The West’s reward for this supine posture has been a steady deterioration in Russia’s behaviour. An emboldened Moscow has grown bolder still and more capricious in its interference in neighbouring states, more brutal in its suppression of internal dissent, more aggressive in its domination of the Russian media, more shameless in its erosion of multi-party democracy and more contemptuous of co-operation with the West. These are hardly the actions that might be expected from a member of the G8, supposedly a club for the world’s most important liberal economies.
That it is long past time for Europe and America to say “enough is enough” has become starkly apparent from developments in recent weeks.
Mounting disquiet among Western investors surfaced in the City last month in a backlash against plans for a $10 billion (£5.4 billion) flotation on the London Stock Exchange of Rosneft. Some Western institutions might be have been content that this Russian oil giant was created mainly through the controversial state seizure of the assets of Yukos, the energy group once controlled by Mikhail Khodorkovsky, the jailed oligarch. Others were not so sure.
F&C, a leading UK fund manager, delivered a bold denunciation of Russia’s dubious corporate governance regime. So long as this remained opaque and incomprehensible, investors ought to steer clear of the unacceptable risks posed by taking any stake in Rosneft, F&C said. George Soros, the billionaire investor, weighed in with a warning that the float would “raise serious ethical and energy security issues” and risked legitimising Moscow’s expropriation of key parts of Russia’s oil and gas industry.
It is clear that the impending G8 summit, and before that next month’s meeting of G8 finance ministers in St Petersburg, need to herald a sharp change of tone in the West’s dialogue with Russia. The feeble tactics of conciliation need to be replaced by a firm and united insistence that Mr Putin meet his obligations.
It is obvious, of course, that the Russian bear will not dance to the West’s tune just because the volume of its demands is turned up.
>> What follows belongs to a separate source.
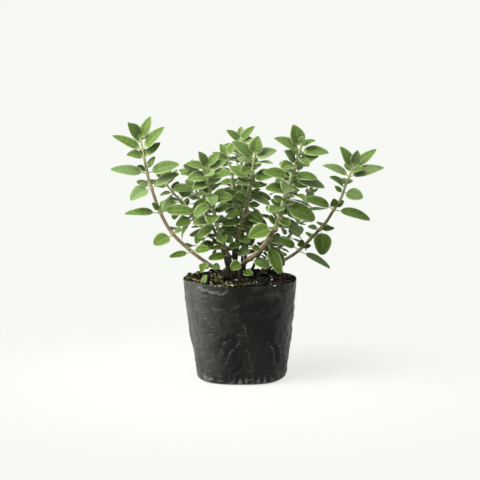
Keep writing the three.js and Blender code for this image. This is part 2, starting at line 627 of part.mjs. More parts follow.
// a collar is a short stretch of stem whose four faces bear leaves; its first leaf turns it
function gatherCollars(leaves, total) {
  const collars = [];
  let base = QUARTER / 2;
  const upwards = [...leaves].sort((a, b) => a.share - b.share || a.rank - b.rank);
  for (const leaf of upwards) {
    const turn = turnOf(leaf);
    const last = collars[collars.length - 1];
    const isNear = last !== undefined && (leaf.share - last.share) * total < COLLAR_REACH;
    const offset = (turn - base) / QUARTER - 0.5;
    const isStraight = Math.abs(offset - Math.round(offset)) < FACE_TOLERANCE;
    if (isNear && isStraight && !last.faces.has(faceOf(turn, base))) {
      last.faces.set(faceOf(turn, base), leaf);
    } else {
      const twist = turn - QUARTER / 2 - base;
      base += twist - Math.round(twist / QUARTER) * QUARTER;
      const lowest = last === undefined ? 0 : last.share + COLLAR_PITCH / total;
      collars.push({ share: Math.max(leaf.share, lowest), base,
        faces: new Map([[faceOf(turn, base), leaf]]) });
    }
  }
  return collars;
}

// the blade's skin goes on from a face of the stem: lower left, lower right, upper right, left
function growBlade(skin, leaf, [lowLeft, lowRight, highRight, highLeft]) {
  const small = leaf.rank === 2 ? LEAF_ROWS.small : LEAF_ROWS.middle;
  const rows = leaf.length > LARGE_LEAF ? LEAF_ROWS.large : small;
  const rings = rows.map((u) => skin.add([leafPoint(leaf, u, -1), leafPoint(leaf, u, 1),
    leafPoint(leaf, u, 0, KEEL)]));
  const [right, left, keel] = rings[0];
  skin.faces.push([lowRight, highRight, right], [highLeft, lowLeft, left],
    [lowLeft, lowRight, keel], [lowLeft, keel, left], [lowRight, right, keel]);
  skin.quad(highRight, highLeft, left, right);
  for (let k = 1; k < rings.length; k += 1) skin.join(rings[k - 1], rings[k]);
  skin.close(rings[rings.length - 1], leafPoint(leaf, 1, 0));
}

// rings of a bare stretch up to a share, turning evenly to a base angle
function growBare(skin, stem, path, from, share, base) {
  const steps = Math.max(1, Math.ceil((share - from.share) * path.total / STEM_STEP));
  let { ring } = from;
  for (let k = 1; k <= steps; k += 1) {
    const here = from.share + (share - from.share) * k / steps;
    const swell = k === steps ? COLLAR_SWELL : 1;
    const turned = from.base + (base - from.base) * k / steps;
    const next = skin.add(stemCorners(path, here, stemRadius(stem, here) * swell, turned));
    skin.join(ring, next);
    ring = next;
  }
  return ring;
}

function leafyStem(stem, path, leaves) {
  const skin = new Skin();
  const base = QUARTER / 2;
  const foot = FOOT_RINGS.map((length) => {
    const share = length / path.total;
    return skin.add(stemCorners(path, share, stemRadius(stem, share), base));
  });
  skin.cap(foot[0]);
  for (let k = 1; k < foot.length; k += 1) skin.join(foot[k - 1], foot[k]);
  let end = { share: FOOT_RINGS[FOOT_RINGS.length - 1] / path.total, base,
    ring: foot[foot.length - 1] };
  for (const collar of gatherCollars(leaves, path.total)) {
    const start = collar.share - COLLAR / 2 / path.total;
    const stop = start + COLLAR / path.total;
    const low = growBare(skin, stem, path, end, start, collar.base);
    const radius = stemRadius(stem, stop) * COLLAR_SWELL;
    const high = skin.add(stemCorners(path, stop, radius, collar.base));
    for (let k = 0; k < 4; k += 1) {
      const next = (k + 1) % 4;
      const face = [low[k], low[next], high[next], high[k]];
      const leaf = collar.faces.get(k);
      if (leaf) growBlade(skin, leaf, face);
      else skin.quad(...face);
    }
    end = { share: stop, base: collar.base, ring: high };
  }
  const { point, along } = atShare(path, 1);
  skin.close(end.ring, plus(point, times(along, BUD_LENGTH)));
  return skin;
}

// a plain hole for the stem: its own square section with the seat gap on every flat
function stemHole(stem, path) {
  const corner = STEM_GAP * Math.SQRT2;
  const rings = FOOT_RINGS.map((length) => {
    const share = length / path.total;
    return stemCorners(path, share, stemRadius(stem, share) + corner, QUARTER / 2);
  });
  return loft([rings[0].map((point) => minus(point, [0, 0, SEAT_GAP])), ...rings]);
}

// ---------------------------------------------------------------- bag and soil

const waves = (list, angle, height) => list.reduce((sum, { count, depth, phase, rise = 1 }) =>
  sum + depth * Math.sin(count * angle + phase + height / rise), 0);

// how far the film stands out at an angle round the bag and a height
function foldOut(angle, height) {
  const foot = Math.max(0, 1 - height / FOOT_WAVE_HEIGHT);
  return Math.min(1, height / FOLD_FREE_HEIGHT) * waves(FOLDS, angle, height)
    + Math.sqrt(foot) * waves(FOOT_WAVES, angle, 0);
}

const rimLift = (angle) => waves(RIM_WAVES, angle, 0);

function roundRing(radiusAt, heightAt) {
  const ring = [];
  for (let k = 0; k < SECTORS; k += 1) {
    const angle = k * 2 * Math.PI / SECTORS;
    const x = radiusAt(angle) * Math.cos(angle);
    const y = radiusAt(angle) * Math.sin(angle);
    ring.push([x, y, heightAt(angle, x, y)]);
  }
  return ring;
}

function wallRing([radius, height]) {
  const lift = height === BAG_HEIGHT ? rimLift : () => 0;
  return roundRing((angle) => radius + foldOut(angle, height), (angle) => height + lift(angle));
}

// the facets inside lean as the soil's do, so that the gap between them is even
function bagSkin() {
  const skin = new Skin();
  const outside = BAG_PROFILE.map((row) => skin.add(wallRing(row)));
  const wall = BAG_PROFILE.slice(FOOT_ROWS).map(([radius, height]) => [radius - FILM, height]);
  const inside = [...BAG_INNER_FOOT, ...wall].reverse().map((row) => skin.add(wallRing(row)));
  skin.cap(outside[0]);
  for (let k = 1; k < outside.length; k += 1) skin.join(outside[k - 1], outside[k]);
  skin.join(outside[outside.length - 1], inside[0]);
  for (let k = 1; k < inside.length; k += 1) skin.join(inside[k - 1], inside[k], true);
  skin.cap([...inside[inside.length - 1]].reverse());
  return skin;
}

function soilHeight(x, y) {
  const r = Math.hypot(x, y);
  const mound = CROWN_MOUND * Math.exp(-r * r / (CROWN_SPREAD * CROWN_SPREAD));
  const lumps = LUMPS.depth * Math.sin(x / LUMPS.x + LUMPS.startX)
    * Math.sin(y / LUMPS.y + LUMPS.startY);
  const swells = SWELLS.depth * Math.sin(x / SWELLS.x - y / SWELLS.y + SWELLS.start);
  return SOIL_TOP + mound + lumps + swells;
}

function soilSkin() {
  const side = BAG_PROFILE.slice(FOOT_ROWS, -1)
    .map(([radius, height]) => [radius - FILM - SEAT_GAP, height]);
  const wall = [...SOIL_FOOT, ...side].map(wallRing);
  const surface = [...SOIL_RINGS].reverse()
    .map((radius) => roundRing(() => radius, (_, x, y) => soilHeight(x, y)));
  return loft([...wall, ...surface], [0, 0, soilHeight(0, 0)]);
}

const wasm = await Module();
wasm.setup();

function solidOf(skin) {
  return new wasm.Manifold(new wasm.Mesh({
    numProp: 3,
    vertProperties: new Float32Array(skin.points.flat()),
    triVerts: new Uint32Array(skin.faces.flat()),
  }));
}

// ---------------------------------------------------------------- the assembly

function meshOf(name, positions, faces, colour, roughness) {
  const geometry = new THREE.BufferGeometry();
  geometry.setAttribute('position', new THREE.Float32BufferAttribute(positions, 3));
  geometry.setIndex([...faces]);
  const material = new THREE.MeshStandardMaterial({ color: colour, roughness, metalness: 0 });
  const mesh = new THREE.Mesh(geometry, material);
  mesh.name = name;
  return mesh;
}

const group = new THREE.Group();
const paths = STEMS.map((stem) => walk(stem.route));
const leaves = growLeaves(paths);

const bag = bagSkin();
group.add(meshOf('grow_bag', bag.points.flat(), bag.faces.flat(), BAG_BLACK, 0.45));

const soil = STEMS.reduce((body, stem, i) => body.subtract(solidOf(stemHole(stem, paths[i]))),
  solidOf(soilSkin())).getMesh();
group.add(meshOf('potting_soil', soil.vertProperties, soil.triVerts, SOIL_BROWN, 0.95));

STEMS.forEach((stem, i) => {
  const skin = leafyStem(stem, paths[i], leaves[i]);
  group.add(meshOf(stem.name, skin.points.flat(), skin.faces.flat(), LEAF_GREEN, 0.7));
});

export default group;
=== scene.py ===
"""Oregano in a nursery grow bag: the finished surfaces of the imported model.

Every sprig repeats the CAD's own growth rule, so each fine leaf lies where its solid does.
The plant, the bag and the soil are worked out in millimetres and become metres in their meshes.
"""

from math import cos, exp, floor, hypot, pi, radians, sin, sqrt

import bmesh
import bpy
import numpy as np
from mathutils import Euler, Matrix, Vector, noise


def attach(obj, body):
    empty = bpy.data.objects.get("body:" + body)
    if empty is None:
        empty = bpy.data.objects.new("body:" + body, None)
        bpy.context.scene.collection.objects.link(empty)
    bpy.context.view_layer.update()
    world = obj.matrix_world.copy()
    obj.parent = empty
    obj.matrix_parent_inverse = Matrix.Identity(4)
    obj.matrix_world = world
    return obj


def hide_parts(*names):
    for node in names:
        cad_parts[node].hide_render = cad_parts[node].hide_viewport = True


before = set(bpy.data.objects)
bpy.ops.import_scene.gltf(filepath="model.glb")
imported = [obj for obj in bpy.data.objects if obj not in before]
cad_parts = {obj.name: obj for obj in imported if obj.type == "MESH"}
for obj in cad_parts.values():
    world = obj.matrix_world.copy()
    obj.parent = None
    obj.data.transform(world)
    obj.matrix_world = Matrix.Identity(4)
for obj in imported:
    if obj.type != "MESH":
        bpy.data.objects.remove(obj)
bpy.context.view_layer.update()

MM = 0.001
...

Confrontation will not persuade the Kremlin to conform to Western expectations. To secure co-operation from Moscow, America and Europe must instead persuade President Putin that it is down that road that his own, and Russia’s, best interests lie; he is nothing if not the arch- practitioner of realpolitik.
The key to this argument goes back to Russia’s vast energy reserves. Sure, these are the source of huge political and economic power. But they also betoken the vulnerability of a country that is reliant on this one resource as the foundation of a large part of its influence in the world and of its future prosperity.
Russia needs Europe as a customer for its energy just as much as it Europe needs the fuel. And with oil and gas accounting for 30 per cent of Russian GDP (and rising) and 70 per cent of its export earnings, Moscow desperately needs to diversify its economy.
A broader economic base would help to fulfil President Putin’s ambitions for Russia to play a prominent and powerful role in global politics and diplomacy. Just as it crucial for the Kremlin, a more diversified economy would enhance Russia’s ability to deliver the rising prosperity that its people expect, and diminish the danger that poor living standards will lead to social and political turmoil.
To foster this more diverse economy, however, Moscow needs the West — for expertise, for investment capital and for access the biggest markets in the world. The G7’s message to its host in St Petersburg must, then, be a simple one: that the price of these assets is for Russia to preserve and enhance democracy and the rule of law rather than return to repression. It is a point that should be made to President Putin with crystal clarity.